Sri Lanka has successfully negotiated a crucial agreement to restructure approximately $12.5 billion in international bonds, marking a significant milestone in the nation’s ongoing efforts to recover from a severe financial crisis.
The South Asian island defaulted on its foreign debt for the first time in May 2022, precipitated by a dramatic decline in foreign exchange reserves. This restructuring agreement is a pivotal condition set by the International Monetary Fund (IMF) as part of its $2.9 billion bailout program, which has been instrumental in helping Sri Lanka control inflation, stabilize its currency, and improve public finances.
The agreement involves selected bondholders who account for about 50% of Sri Lanka’s bonds. The deal’s approval is contingent upon confirmation by the Official Creditor Committee (OCC), comprising bilateral creditors and the IMF, ensuring alignment with the IMF’s debt sustainability analysis for Sri Lanka.
Following a second round of formal negotiations with bondholders this week, Sri Lanka expressed optimism about finalizing the restructuring process. “Sri Lanka… looks forward to further constructive interaction to finalise the ISB (International Sovereign Bonds) restructuring,” stated the government in a regulatory announcement.
The restructuring framework includes a 28% reduction on the face value of the bonds and an 11% cut on past interest, with interest payments slated to begin in September. The plan proposes swapping four existing dollar-denominated bonds for a new package of three fixed income instruments:
- A standard bond with a 4% coupon maturing in 2028.
- A series of macro-linked bonds with payouts adjusted according to the country’s economic performance.
- A governance-linked bond, where payouts are reduced if Sri Lanka meets IMF-demanded reforms and tax revenue targets.
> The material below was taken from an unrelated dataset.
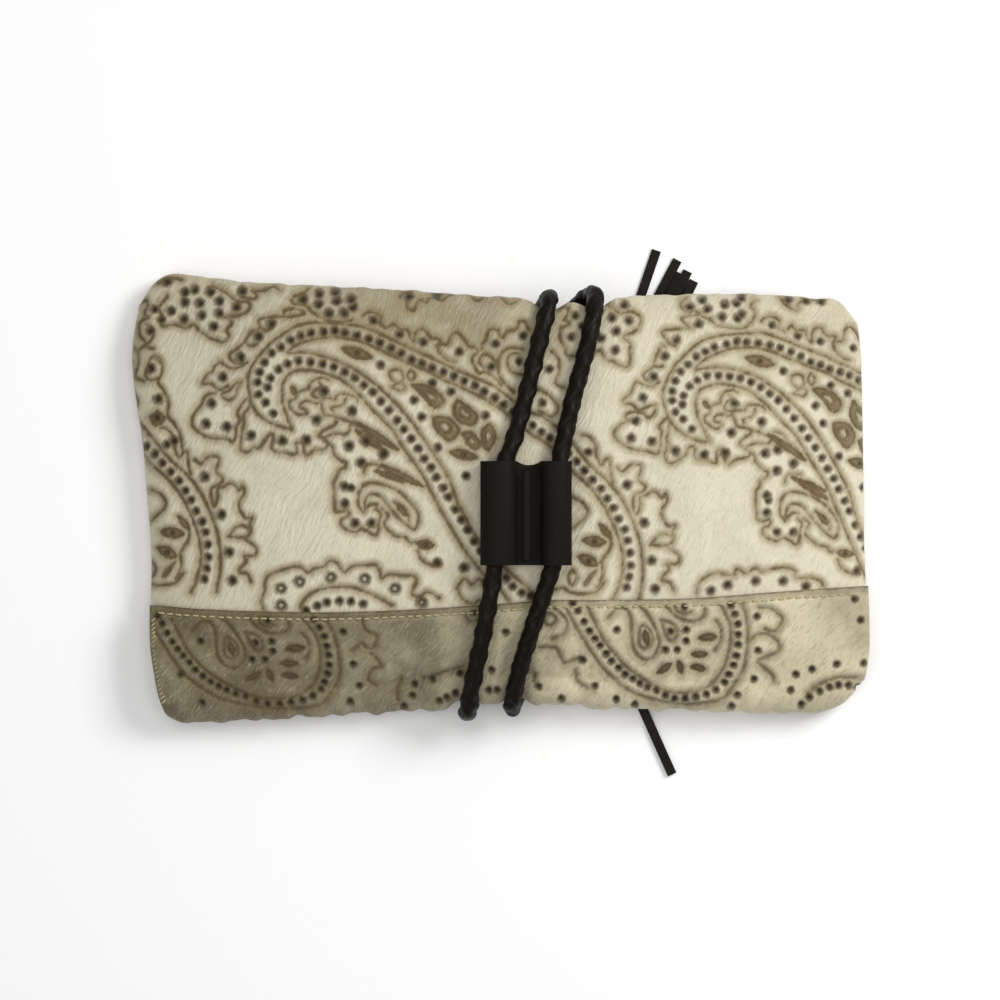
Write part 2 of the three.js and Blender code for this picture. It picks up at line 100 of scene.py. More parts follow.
# The side edges seen from the front: up is a share of the height, left and right of half the width
SIDE_EDGES = {
    "up": (-0.52, -0.447, -0.39, -0.318, -0.118, 0.0, 0.135, 0.247, 0.324, 0.388, 0.447, 0.52),
    "left": (-0.9, -0.93, -0.944, -0.955, -0.955, -0.965, -0.979, -1.0, -1.007, -1.0, -0.987, -0.968),
    "right": (0.958, 0.983, 0.996, 1.004, 0.998, 0.996, 0.994, 0.991, 0.988, 0.981, 0.965, 0.944),
}

# The top fold and the flap's fold: across is a share of half the width, the others of the height
FOLD_LINES = {
    "across": (-1.0, -0.97, -0.93, -0.86, -0.72, -0.5, -0.25, 0.0, 0.12, 0.26, 0.5, 0.75, 0.9, 0.96, 1.0),
    "top": (0.44, 0.492, 0.512, 0.509, 0.495, 0.485, 0.474, 0.458, 0.454, 0.456, 0.464, 0.466, 0.457,
            0.451, 0.402),
    "fold": (-0.489, -0.502, -0.502, -0.5, -0.495, -0.4845, -0.474, -0.462, -0.459, -0.469, -0.473,
             -0.48, -0.478, -0.46, -0.412),
    "flap": (-0.238, -0.239, -0.242, -0.246, -0.25, -0.252, -0.245, -0.231, -0.224, -0.224, -0.221,
             -0.207, -0.199, -0.196, -0.194),
}

# Small waves of the two folds: height in millimetres, then turns for each share across, start and strength
FOLD_WAVES = {
    "top": (0.14, (47.0, 0.0, 1.0), (81.0, 1.3, 1.0), (133.0, 0.4, 0.6)),
    "mouth": (0.38, (39.0, 0.7, 1.0), (68.0, 0.0, 1.0), (121.0, 2.0, 0.7)),
}

# Soft dents in the front: places in shares of half the width and of the height, depths of the thickness
FRONT_DENTS = (
    {"across": -0.05, "up": 0.36, "wide": 0.26, "tall": 0.14, "deep": 0.07},
    {"across": -0.62, "up": 0.2, "wide": 0.3, "tall": 0.2, "deep": -0.05},
    {"across": 0.55, "up": 0.16, "wide": 0.3, "tall": 0.22, "deep": -0.05},
    {"across": -0.82, "up": 0.42, "wide": 0.12, "tall": 0.12, "deep": 0.09},
    {"across": 0.3, "up": -0.1, "wide": 0.16, "tall": 0.3, "deep": 0.06},
    {"across": -0.22, "up": -0.12, "wide": 0.16, "tall": 0.3, "deep": 0.05},
    {"across": 0.075, "up": -0.03, "wide": 0.16, "tall": 0.2, "deep": 0.05},
)

# The middle of the cord's run behind the bag: up in shares of the height, across of half the width
BACK_RUN = {
    "up": (-0.55, -0.4, -0.2, -0.05, 0.15, 0.34, 0.55),
    "across": (-0.04, 0.0, 0.105, 0.15, 0.135, 0.12, 0.195),
}

# The two strands, in metres, from the anchor behind over the top fold, down the front and back
CORD_LEFT_ROUTE = (
    (0.0132, 0.047, 0.0052), (0.0132, 0.062, 0.0054), (0.0146, 0.0695, 0.008), (0.0166, 0.0744, 0.013),
    (0.0182, 0.0766, 0.019), (0.0189, 0.0771, 0.0245), (0.0187, 0.0764, 0.0304),
    (0.0176, 0.0706, 0.0343), (0.0152, 0.061, 0.0362), (0.0124, 0.0496, 0.0368),
    (0.0096, 0.0384, 0.0374), (0.0056, 0.024, 0.0382), (0.002, 0.014, 0.0394), (0.0007, 0.004, 0.0396),
    (-0.0006, -0.008, 0.0396), (-0.0016, -0.019, 0.0392), (-0.0024, -0.028, 0.038),
    (-0.0042, -0.039, 0.0376), (-0.0064, -0.051, 0.0354), (-0.009, -0.063, 0.0312),
    (-0.011, -0.0725, 0.0276), (-0.0122, -0.0794, 0.023), (-0.0126, -0.0818, 0.017),
    (-0.012, -0.08, 0.0108), (-0.0098, -0.074, 0.0059), (-0.0066, -0.065, 0.0039),
    (-0.002, -0.053, 0.0039), (0.005, -0.0385, 0.004),
    (0.0106, -0.028, 0.0039), (0.0142, -0.0187, 0.0039),
)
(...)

While the bondholder group, the Paris Club, and the IMF have not immediately commented, Sri Lankan sovereign dollar bonds showed marginal price increases, trading around 57 to 58 cents on the dollar.
In June, Sri Lanka signed an agreement with creditor nations, including Japan, India, and China, to restructure about $10 billion in bilateral debt. The country must now present the restructuring proposal to all bondholders for final approval and finalize arrangements with China Development Bank to restructure an additional $2.2 billion in debt.
This agreement represents a critical step towards restoring financial stability in Sri Lanka, whose total external debt amounts to $37 billion, according to the latest data from the finance ministry.